As reconnaissance photos revealed Soviet missiles poised for launch, he ordered US naval ships to blockade the island, then explained his move to the American public.

“To halt this offensive build-up, a strict quarantine on all offensive military equipment under shipment to Cuba is being initiated. All ships of any kind bound for Cuba, from whatever nation or port, where they’re found to contain cargoes of offensive weapons, will be turned back. This quarantine will be extended, if needed, to other types of cargo and carriers. We are not at this time, however, denying the necessities of life, as the Soviets attempted to do in their Berlin blockade of 1948.”

The possibilities were endless.

What if a Soviet ship tested the blockade? What if the Americans tried to board a Soviet ship? What if the Soviets shot down a spy plane with a missile?

And, simply, what if someone tired of the tension and pushed one button?

That tension was perhaps best summed up in a remark by US Secretary of State Dean Rusk at another meeting.

My God, he said, I think it was very significant that we were here this morning — we passed the one contingency, an immediate, sudden, irrational strike.

One week into the drama, the naval blockade was complete.

Nikita Khrushchev wrote to President Kennedy, calling it an act of aggression propelling humankind into the abyss of a world nuclear-missile war.

But the United States demanded the Soviets dismantle their missile sites and remove all offensive weapons from Cuba, leaving open the threat of stronger action.

Said Mr Kennedy:

“I have directed the armed forces to prepare for any eventuality. And I trust that, in the interests of both the Cuban people and the Soviet technicians at the sites, the hazards to all concerned of continuing this threat will be recognised.”

On October the 24th, Day 9 of the crisis, Soviet ships reached the blockade line.

But radio orders from Moscow had them stay there in their positions.

The tension continued.

Behind the scenes, records now show numerous scenarios were being studied … How many are likely to die if we do this, how many if we do that?

But even as the showdown stretched on day by day and the Soviets baulked publicly at President Kennedy’s demands, a different story began playing out privately.

The US president’s brother and Attorney-General, Robert Kennedy, had met with Soviet ambassador Anatoly Dobrynin for secret talks.

Finally, on October the 26th, Day 11, Nikita Khrushchev wrote to US officials, offering to remove the missiles if the Americans publicly agreed not to invade Cuba.

The next day, even amid news of a US spy plane being shot down and the pilot killed, the tide finally turned.

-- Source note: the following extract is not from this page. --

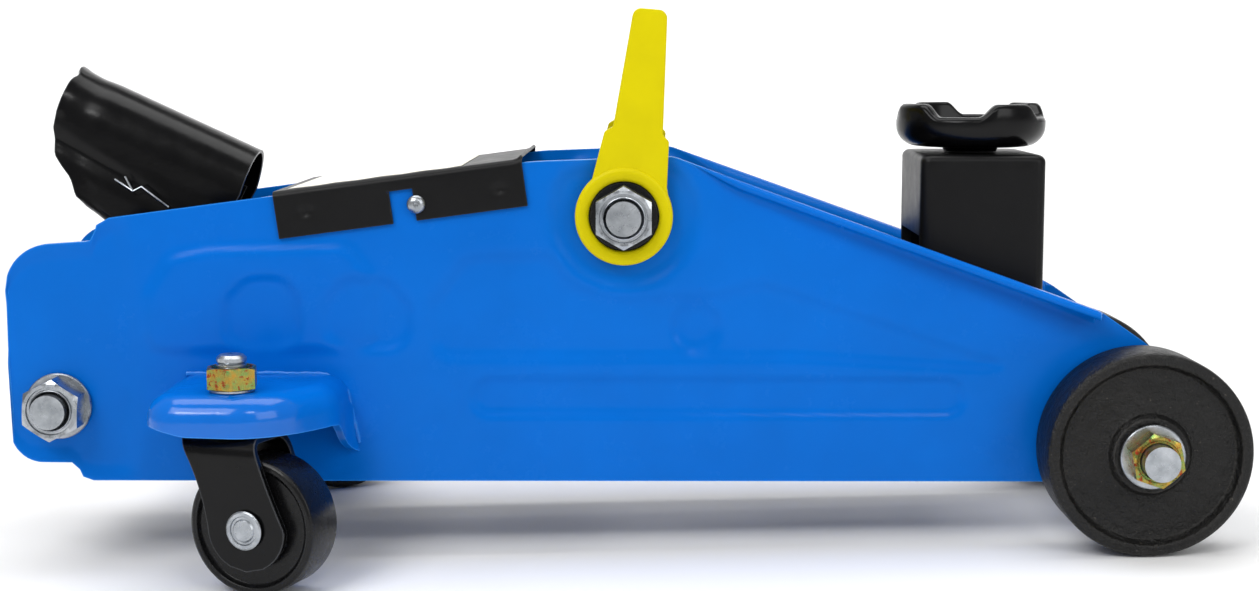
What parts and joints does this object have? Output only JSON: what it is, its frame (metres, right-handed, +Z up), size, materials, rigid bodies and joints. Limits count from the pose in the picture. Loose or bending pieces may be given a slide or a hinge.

The Soviet Union agreed to remove its missiles, the United States agreed not to attack Cuba, and the Americans quietly agreed to dismantle their missiles in Turkey and Italy.

On October the 28th, 1962, a deal was announced, the threat of a nuclear war melted away, and Nikita Khrushchev, like the US leaders, could talk of a certain kind of triumph.

“Our people, our party, can be proud of the results of their resolute action in these threatening days. Events have confirmed that the forces which are standing for peace are able to overcome the most dangerous international crises.”